The Boston Diagnostic Aphasia Examination is a neuropsychological battery used to evaluate adults suspected of having aphasia, and is currently in its third edition. It was created by Harold Goodglass and Edith Kaplan. The exam evaluates language skills based on perceptual modalities (auditory, visual, and gestural), processing functions (comprehension, analysis, problem-solving), and response modalities (writing, articulation, and manipulation). Administration time ranges from 20 to 45 minutes for the shortened version but it can last up to 120 minutes for the extended version of the assessment. There are five subtests which include: conversational & expository speech, auditory comprehension, oral expression, reading, and writing. In the extended version all questions are asked while in the shortened version only a few questions are asked within each subtest. Many other tests are sometimes used by neurologists and speech language pathologists on a case-by-case basis, and other comprehensive tests exist like the Western Aphasia Battery.

==Description==
The Boston Diagnostic Aphasia Examination provides a comprehensive exploration of a range of communicative abilities. Its results are used to classify patient's language profiles into one of the localization based classifications of aphasia: Broca's, Wernicke's, anomic, conduction, transcortical, transcortical motor, transcortical sensory, and global aphasia syndromes, although the test does not always provide a diagnosis or a therapeutic approach. The assessment provides a severity rating. The Examination is designed to go beyond simple functional definitions of aphasia into the components of language dysfunctions (symptoms) that have been shown to underlie the various aphasic syndromes. Thus, this test evaluates various perceptual modalities (e.g., auditory, visual, and gestural), processing functions (e.g., comprehension, analysis, problem-solving), and response modalities (e.g., writing, articulation, and manipulation). This approach allows for the neuropsychological analysis and measurement of language-related skills and abilities from both ideographic and nomothetic bases, as well as a comprehensive approach to the symptom configurations that relate to neuropathologic conditions. The test is divided into five subtests and include assessment of conversation and expository speech (simple social responses, free conversation, and picture description), auditory comprehension (at the word-level, sentence level, and complex ideational material), oral expression (automatized sequences, repetition, and naming), reading (basic symbol recognition, number matching, word identification-picture-word matching, oral reading, and reading comprehension), and writing (mechanics, encoding skills, written picture naming, and narrative writing).

===Scoring===
The manual provides clear statements and rules for scoring protocols.

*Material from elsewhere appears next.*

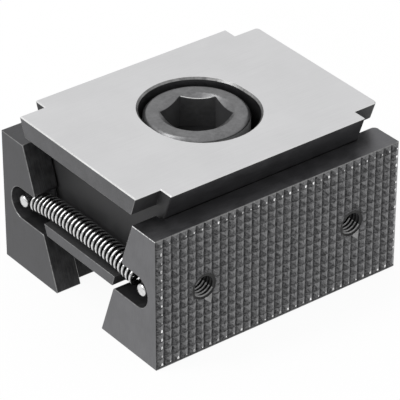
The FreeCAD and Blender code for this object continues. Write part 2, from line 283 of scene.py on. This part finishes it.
# Tool steel, milled and then blackened in a hot salt bath: a dark grey, satin skin. The
# rear jaw's skin is painted a little darker: painted shade.
front_skin = metal("black_oxide_steel", "#68686A", "#767678", 0.42, (3.0, 0.25, 3.0))
rear_skin_painted_shade = metal("black_oxide_painted_shade_steel", "#525253", "#5D5D5F", 0.42, (3.0, 0.25, 3.0))
# The same skin over upright strokes of an end mill, on the sloping inner faces: matt, and
# painted much darker as painted shade between the jaws.
milled_painted_shade = metal("milled_black_oxide_painted_shade_steel", "#29292A", "#444445", 0.50, (0.22, 3.5, 3.5),
                    blotch=2.5, purity=0.3, softness=0.10)
# The wedge's blackened flanks, with strokes along it; and the recesses at its ends, matt and
# painted darker as painted shade.
wedge_skin = metal("black_oxide_wedge_steel", "#5A5A5B", "#69696B", 0.40, (6.0, 0.3, 0.3))
recess_painted_shade = metal("matt_black_oxide_painted_shade_steel", "#2D2D2E", "#383839", 0.60, (2.0, 0.4, 2.0),
                    purity=0.15)
# Teeth, blackened. Flanks that face one way along X, and flanks that face down, are painted
# darker as painted shade; flanks that face the other way are painted lighter as painted
# highlight. The mottling is drawn as coarse as it needs to show.
tooth_painted_shade = metal("tooth_flank_painted_shade_steel", "#3A3A3B", "#707071", 0.50, (0.30, 0.30, 0.30),
                   blotch=0.7, softness=0.08, groove_shade=0.45)
tooth_skin = metal("tooth_black_oxide_steel", "#646465", "#8C8C8D", 0.46, (0.30, 0.30, 0.30),
                   blotch=0.7, softness=0.08, groove_shade=0.5)
tooth_painted_highlight = metal("tooth_flank_painted_highlight_steel", "#868687", "#9C9C9D", 0.42,
                    (0.30, 0.30, 0.30), blotch=0.7)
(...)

Once the scores are collected, the examiner completes the Summary of Scores and inserts them into the Summary Profile of Standard Subtests in the Boston Diagnostic Aphasia Examination Record Booklet to get percentiles. The percentiles are listed as 0, 10, 20, 30, 40, 50, 60, 70, 80, 90, and 100 only. The scores that are collected are a tally of the number of correct responses, the number of cues given, number of phonemic cues, etc.

===Reliability===
Reliability of the subtests was studied by selecting protocols of 34 patients with a degree of severity of aphasia ranging from slight to severe. Kuder-Richardson reliability coefficients for subtests ranged from 0.68 to 0.98, with about two-thirds of the coefficients reported ranging from 0.90 upwards. Since test-retest reliability is difficult if not impossible to attain in patients with aphasic symptoms, the current reliability coefficients demonstrate good internal consistency in terms of what the items within the subtests are measuring.

===Validity===
Validity: A discriminant analysis comparing "unambiguous exemplars of a single syndrome" was carried out. Thus, unambiguous cases of Broca's aphasia, Wernicke's aphasia, conduction aphasia, and anomic aphasia were selected. Ten variables were selected on the assumption of providing the most useful data. From these, five variables were selected for the discriminant analysis (body part identification, repetition of high probability sentences, verbal paraphasias, articulatory agility rating, and automated sentence rating). This classification yielded no misclassifications.

===Norms===
Standardization of the revised Boston Diagnostic Aphasia Examination is based on a normative sample of 242 patients with aphasic symptoms tested at the Boston VA Medical Center between 1976 and 1982.